I, too, was relieved to be done with this.
“It’s a routine investigation that’s been dragging on for months,” he said, as if to reassure me. “They’ll almost certainly bury the case . . . The victim supposedly died of natural causes in his home. I hope there won’t be any fallout for you. But you never know . . .”
I tried to find a few friendly words before taking my leave.
“You type up the depositions?” I asked. “I was under the impression they were all taken down by hand, back in the day.”
“That’s right, they were. And most of the inspectors at the time had beautiful handwriting. And they composed their reports in flawless French.”
He led me down the hall and we descended the stairs together. Before parting company, at the doorway that opened onto the quay, he said:
“I gather you’ve started writing as well. By hand?”
“Yes. By hand.”
They tore down La Petite-Roquette. In its place stretches a public park. When I was about twenty, I often used to visit a certain Adolfo Kaminsky, a photographer who lived in one of the tall buildings across the street.

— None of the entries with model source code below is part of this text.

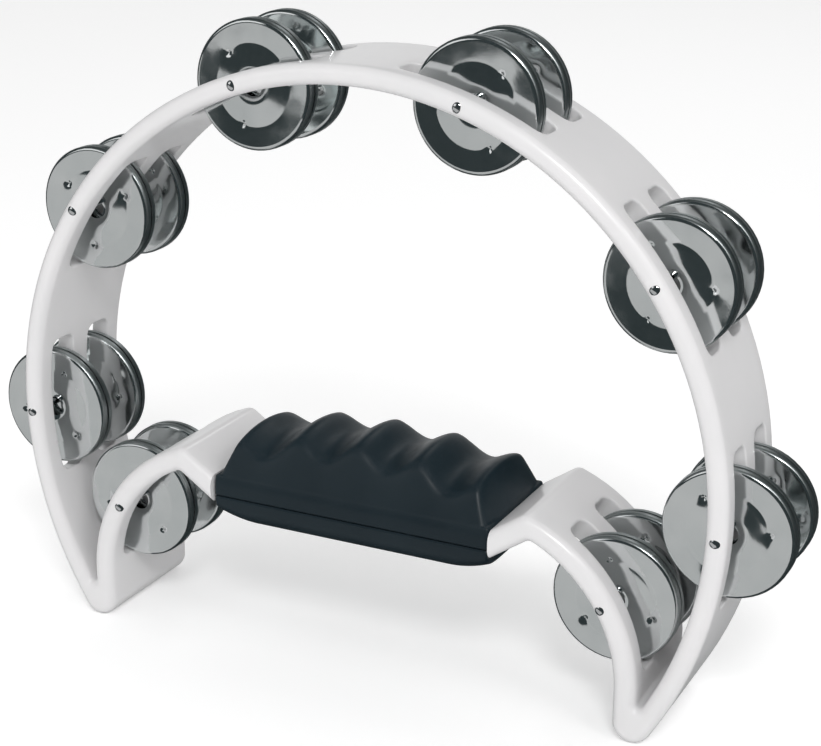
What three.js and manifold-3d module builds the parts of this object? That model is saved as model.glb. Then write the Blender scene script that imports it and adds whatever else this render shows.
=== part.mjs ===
// Half-moon hand tambourine with a rubber finger grip across its cut-away side.
// Millimetres. X to the player's right, Y from the front rim to the back rim, Z up.
// It stands on its two horns, which touch z = 0. Front rim at y = -25, back rim at y = 25.
import * as THREE from 'three';
import { mergeVertices } from 'three/addons/utils/BufferGeometryUtils.js';
import Module from 'manifold-3d';

const wasm = await Module();
wasm.setup();

// ---- driving dimensions ----
const DEPTH = 50;            // front rim to back rim
const LIFT = 78.56;          // height of the arc's centre above the horn tips
const BEAD = 3.1;            // rounding of the rim edges
const R_OUT = 129.4;         // outer wall of the arc
const R_IN = 122.6;          // inner wall of the arc
const R_OUT_LOW = 145;       // the wall opens out towards the horns
const R_IN_LOW = 136;
const FLARE_AT = -5;         // where the opening-out starts, degrees below level
const TIP_R = 6.5;           // horn tip
const ARM_C = [46.4, -61];   // centre of the inner arm's curve, from the arc's centre
const ARM_IN = 49;           // hand side of the arm
const ARM_OUT = 56.6;        // arc side of the arm
const STUB_AT = [65.7, -15.5];
const STUB_SLOPE = 33.9;     // degrees down towards the grip
const STUB_T = 8;
const STUB_END = 51.8;       // where the grip starts
const VALLEY_R = 1.3;
const PEAK_R = 3.6;
const CROTCH_R = 2.5;

const CORE = { x: 52.6, y: 17, z0: -22, z1: -16 };

const R_PIN = 126;
const SLOT = { half: 25.4, depth: 12, corner: 3.5, offset: 10.5 };
const ARM_SLOT_HALF = 25.6;
const PIN = { r: 1.25, hole: 1.55, head: 1.9, recess: 2.3, recessDepth: 1.6, end: 22 };
const JINGLE = {
  r: 21.4,
  hole: 3.5,
  deep: 2.9,
  sheet: 0.7,
  dish: 0.55,
  dishR: 13,
  gap: 0.8,          // between the two rims of a pair
  hang: 2,           // below the pin's axis
  first: 4.5,        // from the window's edge to the front jingle
};

const GRIP = {
  half: 51.3,        // half its length
  width: 23.5,       // half its depth
  top: 3.6,          // middle ridge, from the arc's centre
  droop: 1.2,        // fall of the next ridge
  pitch: 22.5,       // ridge to ridge
  groove: 5,
  endTop: -14.6,     // top of the end faces, which lean in above it
  endLean: 2.2,
  waist: -17,        // where the sides start to lean in
  sideLean: 2.5,     // rise of the leaning sides for each mm inwards
  crown: 1.7,        // fall of the crown over the bar's half-depth
  crownRise: 0.5,    // makes up what the shoulder blend takes off the crest
  shoulder: 2.4,     // blend between side and crown
  wall: 0.8,         // least skin over the bar
  split: -22.3,      // seam between the shells
  low: -31.3,        // underside
  endRise: 3.9,      // rise of the underside at the ends
  riseFrom: 34,      // where that rise starts
  gap: 0.3,
  stepsTo: 45,       // evenly spaced sections to here, closer ones beyond
};

// angle from straight up, for the pins in the arc; the last pair sits in the inner arms
const ARC_STATIONS = [-18.15, 18.15, 55.19, 91.86, -91.86, -55.19];
const ARM_PIN = [90.6, -34];

// ---- small helpers ----
const rad = (deg) => deg * Math.PI / 180;
const polar = (c, r, deg) => [c[0] + r * Math.cos(rad(deg)), c[1] + r * Math.sin(rad(deg))];
const angleOf = (c, p) => Math.atan2(p[1] - c[1], p[0] - c[0]) * 180 / Math.PI;

function material(color, roughness, metalness) {
  return new THREE.MeshStandardMaterial({ color, roughness, metalness });
}

// one closed skin from stacked loops of equal length, closed at both ends
function stack(loops, caps) {
  const n = loops[0].length;
  const pos = [];
  const index = [];
  for (const loop of loops) for (const p of loop) pos.push(p[0], p[1], p[2]);
  for (let k = 0; k + 1 < loops.length; k++) {
    for (let i = 0; i < n; i++) {
      const a = k * n + i;
      const b = k * n + (i + 1) % n;
      index.push(a, b, b + n, a, b + n, a + n);
    }
  }
  const top = (loops.length - 1) * n;
  for (const [a, b, c] of caps) {
    index.push(a, c, b);
    index.push(top + a, top + b, top + c);
  }
  const g = new THREE.BufferGeometry();
  g.setAttribute('position', new THREE.Float32BufferAttribute(pos, 3));
  g.setIndex(index);
  return g;
}

// triangles over a loop, wound the way the loop runs
function fill(loop2) {
  const n = loop2.length;
  const tris = THREE.ShapeUtils.triangulateShape(loop2, []);
  const along = tris.some((t) => t.some((a, k) => t[(k + 1) % 3] === (a + 1) % n));
  return along ? tris : tris.map(([a, b, c]) => [a, c, b]);
}

function fan(n) {
  const out = [];
  for (let i = 1; i + 1 < n; i++) out.push([0, i, i + 1]);
  return out;
}

function toSolid(geometry) {
  let g = geometry.clone();
  for (const name of ['normal', 'uv']) if (g.attributes[name]) g.deleteAttribute(name);
  g = mergeVertices(g, 1e-4);
  const tri = [];
  const idx = g.index.array;
  for (let i = 0; i < idx.length; i += 3) {
    if (idx[i] !== idx[i + 1] && idx[i + 1] !== idx[i + 2] && idx[i] !== idx[i + 2]) {
      tri.push(idx[i], idx[i + 1], idx[i + 2]);
    }
  }
  const make = (list) => new wasm.Manifold(new wasm.Mesh({
    numProp: 3,
    vertProperties: new Float32Array(g.attributes.position.array),
    triVerts: new Uint32Array(list),
  }));
  let solid = make(tri);
  if (solid.volume() < 0) {
    for (let i = 0; i < tri.length; i += 3) [tri[i + 1], tri[i + 2]] = [tri[i + 2], tri[i + 1]];
    solid = make(tri);
  }
  return solid;
}

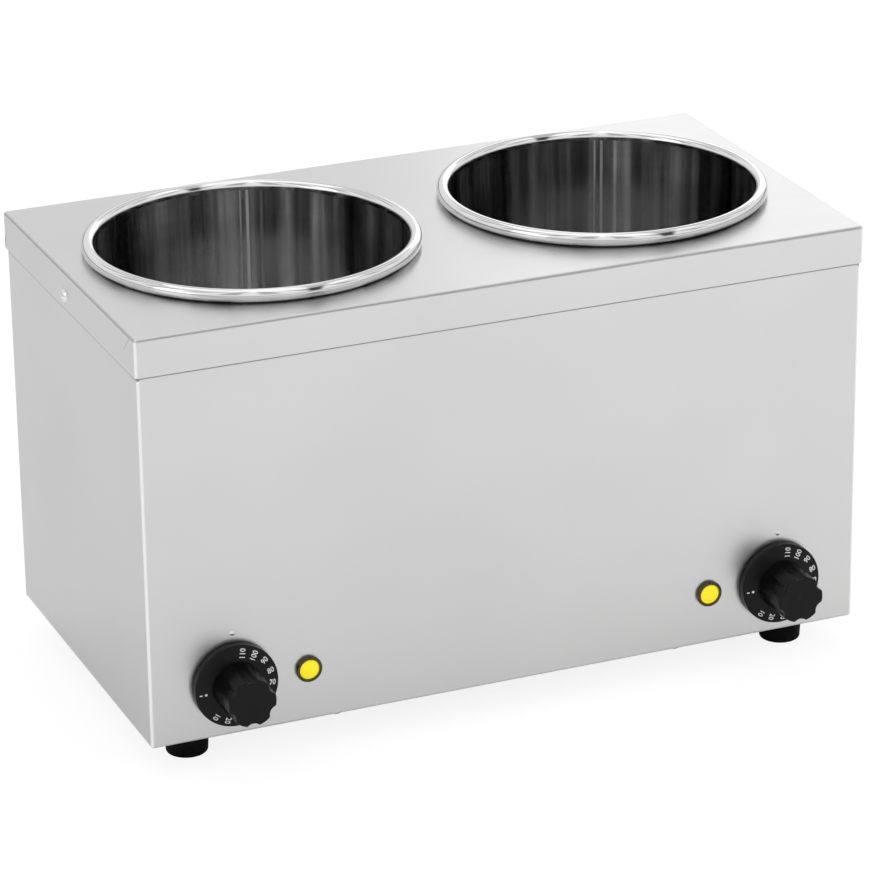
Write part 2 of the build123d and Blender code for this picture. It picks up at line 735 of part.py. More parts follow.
def make_foot_nut(x, y):
    nut = hexagon(foot_nut_flats, foot_nut_height)
    nut -= Cylinder(foot_bolt + thread_gap, 4 * foot_nut_height)
    return Pos(x, y, base_top) * nut


def make_rivet(side):
    """Dome-headed rivet through the top plate's side flange."""
    rise = (rivet_head ** 2 + rivet_crown ** 2) / (2 * rivet_crown)
    dome = Pos(0, rivet_crown - rise) * Circle(rise) & rectangle((0, rivet_head), (0, rivet_crown))
    thickness = 2 * sheet + flange_gap
    shank = rectangle((0, rivet_shank - thread_gap), (-thickness, 0))
    tail = rectangle((0, rivet_tail_radius), (-thickness - rivet_tail, -thickness))
    rivet = revolve(Plane.XZ * (dome + shank + tail), Axis.Z)
    place = Pos(side * width / 2, rivet_from_middle, plate_top - rivet_below_top)
    return place * Rot(0, side * 90, 0) * rivet


def make_stat_screw(x, z):
    screw = pan_screw(stat_screw_head, stat_screw_head_height, stat_screw_shank,
                      sheet + screw_reach - stat_screw_end_gap)
    return Pos(x, front_face, z) * Rot(-90, 0, 0) * screw


def make_base_screw(x, y):
    screw = pan_screw(screw_head, screw_head_height, screw_shank - thread_gap, screw_reach)
    return Pos(x, y, floor_z) * screw


def make_rear_screw(x, z):
    screw = pan_screw(screw_head, screw_head_height, screw_shank, screw_reach)
    return Pos(x, rear_face, z) * Rot(90, 0, 0) * screw


def make_gland():
    """Cable gland through the rear panel: thread, hexagon and domed cap round one bore."""
    body = hexagon(2 * gland_body * math.cos(math.pi / 6), gland_hex)
    inside = sheet + gland_inside
    body += Pos(0, 0, -inside / 2) * Cylinder(gland_thread, inside)
    cap = Pos(0, 0, gland_hex + gland_cap_length / 2) * Cylinder(gland_cap, gland_cap_length)
    cap = fillet(cap.edges().filter_by(GeomType.CIRCLE).sort_by(Axis.Z)[-1], gland_round)
    body += cap
    body -= Cylinder(gland_bore, 4 * (inside + gland_cap_length))
    return Pos(gland_x, rear_face, gland_z) * Rot(-90, 0, 0) * body


def make_gland_nut():
    nut = hexagon(2 * gland_nut * math.cos(math.pi / 6), gland_nut_height)
    nut -= Cylinder(gland_thread + thread_gap, 4 * gland_nut_height)
    return Pos(gland_x, shell_rear - gland_nut_height, gland_z) * Rot(-90, 0, 0) * nut


def block_y():
    return rear_face - block_from_rear


def earth_y():
    return block_y() - earth_from_block


def block_screw_places():
    return [end * (block_length / 2 - block_fix_inset) for end in (-1, 1)]


def pole_places():
    return [(i - (block_poles - 1) / 2) * block_pitch for i in range(block_poles)]


def pole_z():
    return base_top + block_tall / 2


def make_terminal_block():
    """Row of poles, bored along Y for the wires and from above for their screws."""
    y = block_y()
    body = block((-block_length / 2, block_length / 2), (y - block_width / 2, y + block_width / 2),
                 (base_top, base_top + block_tall))
    body = fillet(body.edges().filter_by(Axis.Z), 2 * sheet)
    for x in pole_places():
        body -= rod_y(x, pole_z(), (y - block_width, y + block_width), block_hole)
        body -= post(x, y, (pole_z(), base_top + 2 * block_tall), block_screw)
    for x in block_screw_places():
        body -= post(x, y, (base_under, base_top + 2 * block_tall), screw_shank + screw_gap)
    return body


def make_pole_screw(x):
    """Clamping screw in one pole of the terminal block."""
    length = block_tall / 2 - block_hole
    low = base_top + block_tall - length - slot_depth
    screw = post(x, block_y(), (low, low + length), block_screw - thread_gap)
    slot = Box(4 * block_screw, slot_width, slot_depth)
    return screw - Pos(x, block_y(), low + length - slot_depth / 2) * slot


def make_block_screw(x):
    """Screw that holds the terminal block to the base plate."""
    screw = pan_screw(block_fix_head, screw_head_height, screw_shank - thread_gap,
                      block_tall + 3 * sheet)
    return Pos(x, block_y(), base_top + block_tall) * Rot(180, 0, 0) * screw


def make_earth_stud():
    """Earth stud through the base plate, with its head below."""
    head = Pos(0, earth_y(), base_under - sheet) * extrude(RegularPolygon(earth_head, 6), sheet)
    return head + post(0, earth_y(), (base_under, base_top + earth_stud_reach),
                       earth_stud_radius - thread_gap)


def make_earth_nut():
    nut = hexagon(earth_nut_flats, earth_nut_flats / 2)
    nut -= Cylinder(earth_stud_radius + thread_gap, 2 * earth_nut_flats)
    return Pos(0, earth_y(), base_top) * nut


def wire_z():
    """Height of the wires that run across the casing, above the base plate."""
    return base_top + wire_level


def block_front(side, n):
    """Start of a wire in the nth pole out from the middle, a little inside its bore."""
    return side * n * block_pitch, block_y() - block_width / 2 + wire_start, pole_z()


def into_tab(place, reach):
    """Last two points of a wire that runs forward onto a connection tab."""
    x, y, z = place
    return [(x, y + tab_reach + reach, z), (x, y + tab_reach, z)]


def make_live_wire(side):
    """From the outer pole to the outer tab of the thermostat."""
    x, y, z = block_front(side, 3)
    tab = tab_places(side)[1 + side]
    turn = tab[1] + tab_reach + stat_turn
    return tube([(x, y, z), (x, y - wire_lead, wire_z()), (tab[0], turn, wire_z())]
                + into_tab(tab, stat_run), wire, wire_bend)


def make_neutral_wire(side):
    """From the second pole to the heater's rear pin."""
    x, y, z = block_front(side, 2)
    pin_x, pin_y = max(heater_end_places(side), key=lambda p: p[1])
    low = heater_level() - heater_leg - heater_pin_reach
    return tube([(x, y, z), (x, y - wire_lead, wire_z()), (pin_x, pin_y, wire_z()), (pin_x, pin_y, low)],
                wire, wire_bend)


def make_load_wire(side):
    """From the inner tab of the thermostat to the heater's front pin."""
    tab = tab_places(side)[1 - side]
    pin_x, pin_y = min(heater_end_places(side), key=lambda p: p[1])
    low = heater_level() - heater_leg - heater_pin_reach
    start = into_tab(tab, stat_run)
    return tube([start[1], start[0], (pin_x, pin_y, low - pin_run), (pin_x, pin_y, low)],
                wire, wire_bend)


def make_lamp_neutral(side):
    """From the first pole to the lamp's inner tab."""
    x, y, z = block_front(side, 1)
    tab = lamp_tab_places(side)[(1 - side) // 2]
    turn = tab[1] + tab_reach + lamp_turn
    return tube([(x, y, z), (x, y - wire_lead, wire_z()), (x, lamp_lane, wire_z() + wire_step),
                 (tab[0], turn, wire_z())] + into_tab(tab, lamp_run), wire, wire_bend_close)


def make_lamp_live(side):
    """From the lamp's outer tab round to the middle tab of the thermostat."""
    tab = lamp_tab_places(side)[(1 + side) // 2]
    stat = tab_places(side)[1]
    start = into_tab(tab, lamp_loop)
    end = into_tab(stat, stat_loop)
    middle = (side * (dial_spacing + lamp_spacing) / 4, end[0][1], tab[2] - 2 * wire_step)
    return tube([start[1], start[0], middle] + end, wire, wire_bend_close)


def make_earth_wire():
    """From the middle pole to the earth stud."""
    x, y, z = block_front(0, 0)
    low = base_top + earth_level
    end = earth_y() + earth_nut_flats / 2 + wire
    return tube([(x, y, z), (x, y - wire_lead / 2, z), (x, y - wire_lead / 2 - earth_run, low),
                 (x, end, low)], wire, wire_bend)


parts["top_plate"] = make_top_plate()
parts["casing_shell"] = make_casing_shell()
parts["rear_panel"] = make_rear_panel()
parts["base_plate"] = make_base_plate()
for name, side in sides.items():
    x = side * pot_pitch / 2
    parts[name + "_pot"] = make_pot(x)
    parts[name + "_well"] = make_well(x)
    parts[name + "_well_floor"] = make_well_floor(x)
    parts[name + "_heater"] = make_heater(side)
    parts[name + "_heater_clamp"] = make_clamp(side)
    parts[name + "_thermostat"] = make_thermostat(side)
    parts[name + "_capillary"] = make_capillary(side)
    parts[name + "_spindle"] = make_spindle(side)
    parts[name + "_dial"] = make_dial(side)
    parts[name + "_dial_clip"] = make_dial_clip(side)
    parts[name + "_lamp_bezel"] = make_bezel(side)
    parts[name + "_lamp_lens"] = make_lens(side)
    parts[name + "_lamp_body"] = make_lamp_body(side)
parts["well_studs"] = Compound([make_well_stud(s * pot_pitch / 2) for s in sides.values()])
parts["heater_nuts"] = Compound([make_clamp_nut(s) for s in sides.values()])
parts["bulb_clips"] = Compound([make_bulb_clip(s) for s in sides.values()])
parts["lamp_nuts"] = Compound([make_lamp_nut(s) for s in sides.values()])
parts["flange_rivets"] = Compound([make_rivet(s) for s in sides.values()])
parts["thermostat_screws"] = Compound([make_stat_screw(*p) for p in stat_screw_places()])
parts["base_screws"] = Compound([make_base_screw(*p) for p in base_screw_places()])
parts["rear_screws"] = Compound([make_rear_screw(*p) for p in rear_screw_places()])
for name, place in foot_places().items():
    parts[name + "_foot"] = make_foot(*place)
parts["foot_washers"] = Compound([make_foot_washer(*p) for p in foot_places().values()])
parts["foot_bolts"] = Compound([make_foot_bolt(*p) for p in foot_places().values()])
parts["foot_nuts"] = Compound([make_foot_nut(*p) for p in foot_places().values()])
parts["cable_gland"] = make_gland()
parts["gland_nut"] = make_gland_nut()
parts["terminal_block"] = make_terminal_block()
parts["terminal_screws"] = Compound([make_pole_screw(x) for x in pole_places()])
parts["block_screws"] = Compound([make_block_screw(x) for x in block_screw_places()])
parts["earth_stud"] = make_earth_stud()
parts["earth_nut"] = make_earth_nut()
parts["live_wires"] = Compound([make_live_wire(s) for s in sides.values()])
heater_wiring = [make_neutral_wire, make_load_wire]
lamp_wiring = [make_lamp_neutral, make_lamp_live]
parts["heater_wires"] = Compound([make(s) for s in sides.values() for make in heater_wiring])
parts["lamp_wires"] = Compound([make(s) for s in sides.values() for make in lamp_wiring])
parts["earth_wire"] = make_earth_wire()

os.makedirs("parts", exist_ok=True)
for name, shape in parts.items():
    export_step(Pos(0, middle_shift, 0) * shape, "parts/" + name + ".step")
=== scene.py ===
import bpy
import json
import math
import numpy as np
from mathutils import Matrix, Vector


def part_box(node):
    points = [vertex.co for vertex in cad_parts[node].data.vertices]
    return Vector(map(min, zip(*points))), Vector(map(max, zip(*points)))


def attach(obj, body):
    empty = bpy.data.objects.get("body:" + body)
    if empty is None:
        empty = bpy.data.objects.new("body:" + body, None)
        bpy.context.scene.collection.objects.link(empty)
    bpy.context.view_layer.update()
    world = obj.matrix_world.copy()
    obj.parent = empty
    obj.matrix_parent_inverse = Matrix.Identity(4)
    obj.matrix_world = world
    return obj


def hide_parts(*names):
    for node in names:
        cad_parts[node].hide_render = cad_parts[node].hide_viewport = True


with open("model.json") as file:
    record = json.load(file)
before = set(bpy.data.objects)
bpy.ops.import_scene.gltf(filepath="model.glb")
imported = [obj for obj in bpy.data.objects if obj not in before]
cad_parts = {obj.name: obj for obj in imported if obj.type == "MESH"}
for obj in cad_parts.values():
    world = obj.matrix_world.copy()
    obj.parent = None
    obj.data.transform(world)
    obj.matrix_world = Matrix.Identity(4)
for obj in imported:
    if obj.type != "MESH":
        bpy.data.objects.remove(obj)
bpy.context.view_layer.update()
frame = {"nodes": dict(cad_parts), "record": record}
print("frame loaded:", len(frame["nodes"]), "nodes")

sides = ("left", "right")


# mesh helpers


# Closed skin over a grid of points, rows by columns. The columns run once round, and the first and last rows
# meet in a pole each. U grows round the piece from the turn start, V is the length down the rows.
def gridMesh(name, points, materials, slotOfRow, around, start):
    rows, columns = points.shape[:2]
    keep = np.ones(rows * columns, bool)
    keep[1:columns] = False
    keep[1 - columns:] = False
    index = (np.cumsum(keep) - 1).reshape(rows, columns)
    low, high = index[:-1], index[1:]
    quads = np.stack([low, np.roll(low, -1, axis=1), np.roll(high, -1, axis=1), high], axis=2)
    v = np.r_[0.0, np.cumsum(np.linalg.norm(np.diff(points, axis=0), axis=2).max(axis=1))][:, None]
    u = ((np.arange(columns + 1) / columns - start) * around)[None]
    ends = ((u[:, :-1], v[:-1]), (u[:, 1:], v[:-1]), (u[:, 1:], v[1:]), (u[:, :-1], v[1:]))
    uv = np.stack([np.stack(np.broadcast_arrays(*end), axis=2) for end in ends], axis=2)
    firstFan, lastFan = [0, 2, 3], [0, 1, 3]
    fans = quads[0][:, firstFan].tolist(), quads[-1][:, lastFan].tolist()
    faces = fans[0] + quads[1:-1].reshape(-1, 4).tolist() + fans[1]
    corners = [uv[0][:, firstFan], uv[1:-1], uv[-1][:, lastFan]]
    mesh = bpy.data.meshes.new(name)
    mesh.from_pydata(points.reshape(-1, 3)[keep].tolist(), [], faces)
    layer = mesh.uv_layers.new(name="around")
    layer.data.foreach_set("uv", np.concatenate([corner.ravel() for corner in corners]))
    for material in materials:
        mesh.materials.append(material)
    mesh.polygons.foreach_set("material_index", np.repeat(slotOfRow.astype(int), columns))
    mesh.polygons.foreach_set("use_smooth", np.ones(len(faces), bool))
    mesh.update()
    return mesh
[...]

His windows overlooked the hexagonal prison with its six turrets. It was the same period as when you were incarcerated there, but I didn’t know that at the time. The other night, I waited at the front gate of the prison, opposite Kaminsky’s building, and they let me in. They led me to the visiting room. They had me sit before a glass screen, and you were sitting on the other side. I was talking to you and you seemed to understand me, but although you moved your lips, pressed your forehead against the glass, I couldn’t hear your voice. I asked you questions: “Who was Mme Dorme? The phantom corpse from Quai Henri-IV? And the person you often went to see in the building with two exits while I waited?” From the movement of your lips, I could see that you were trying to answer, but the glass between us muffled your voice. The silence of an aquarium.